A practical lens on the question "Is it trustworthy"
Trustworthiness is a function of evidence, not assertion. For any organization assessing 8×8 or similar platforms, the evaluation should center on documented controls, verifiable operational behavior, legal protections, and testable integration points. Evidence comes in the form of audit reports, reproducible tests, contractual commitments, and transparent incident histories. Where the vendor provides clear artifacts and supports concrete validation—API sandboxes, test numbers, administrative sandboxes—the trust calculus is straightforward. Conversely, opacity about data location, vague SLAs, or absence of third-party attestation create practical risk and increase the need for compensating controls.

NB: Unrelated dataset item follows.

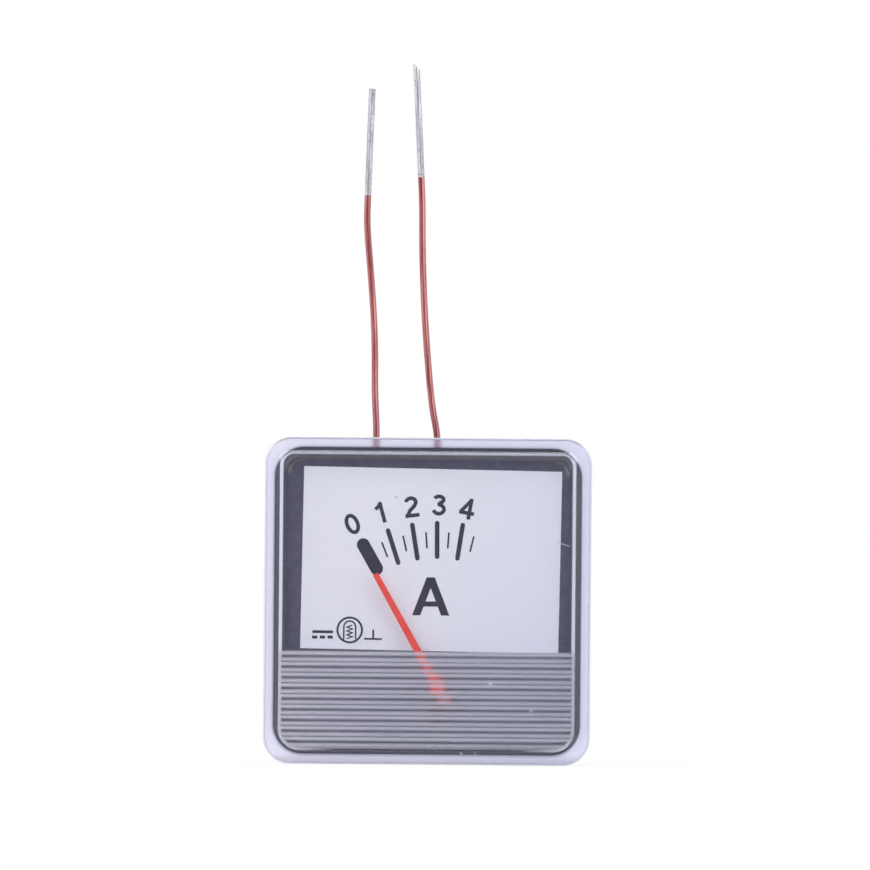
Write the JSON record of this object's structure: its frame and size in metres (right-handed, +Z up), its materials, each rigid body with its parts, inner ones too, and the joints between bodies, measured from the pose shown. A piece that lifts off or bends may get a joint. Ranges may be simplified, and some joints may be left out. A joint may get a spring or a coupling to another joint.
{
  "type": "analog panel meter",
  "caption": "Square moving-iron panel meter: clear front, reeded below, over a light dial with a red pointer, black rear case, stiff wire leads.",
  "frame": {"origin": "centre of the flange's rear face, which seats on the front of the panel", "axes": "+X to the reader's right, +Y into the panel, from the dial to the rear of the case, +Z up the dial, the way the leads leave"},
  "size_m": [0.048, 0.0194, 0.103],
  "materials": {
    "clear_plastic": "clear moulded polystyrene, polished, with reeds below",
    "black_plastic": "moulded, satin",
    "dial_plastic": "matt black",
    "label": "self-adhesive film, matt",
    "ink": "printed",
    "pointer_red": "moulded, signal red",
    "brass_parts": "turned",
    "steel_parts": "plain",
    "magnet": "sintered ferrite",
    "bobbin_plastic": "moulded, natural nylon",
    "enamelled_wire": "copper wire in clear reddish enamel",
    "tinned_wire": "copper wire dipped in solder"
  },
  "bodies": {
    "housing": {"front_cover": "clear_plastic", "rear_case": "black_plastic", "dial_plate": "dial_plastic", "dial_label": "label", "scale_marks": "ink", "front_bearing": "brass_parts", "rear_bearing": "brass_parts", "bearing_bridge": "brass_parts", "bridge_screws": "steel_parts", "coil_bobbin": "bobbin_plastic", "coil_winding": "enamelled_wire", "movement_screws": "steel_parts", "control_magnet": "magnet", "magnetic_screen": "steel_parts", "lead_left": "enamelled_wire", "lead_right": "enamelled_wire", "lead_tip_left": "tinned_wire", "lead_tip_right": "tinned_wire"},
    "movement": {"pointer": "pointer_red", "balance_weight": "brass_parts", "spindle": "steel_parts", "vane_hub": "brass_parts", "iron_vane": "steel_parts"}
  },
  "joints": [
    {"name": "pointer_swing", "type": "hinge", "parent": "housing", "child": "movement", "pos_m": [0.0015, 0, -0.0124], "axis": [0, 1, 0], "range_deg": [0, 48], "stiffness_Nm_per_rad": 0.000003, "springref_deg": -5.73}
  ]
}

Organizations with significant regulatory constraints, large-scale customer support operations, or custom programmable-communications needs will weigh these considerations differently. Smaller teams prioritizing quick deployment might accept managed-service trade-offs in exchange for faster time to value, while enterprises with internal engineering capacity may prefer platform models that favor API control and auditability.
An informed procurement decision rests on aligning organizational risk tolerance with documented evidence and measured operational performance. The most effective reviews convert qualitative claims into quantitative tests and contractually enforceable guarantees.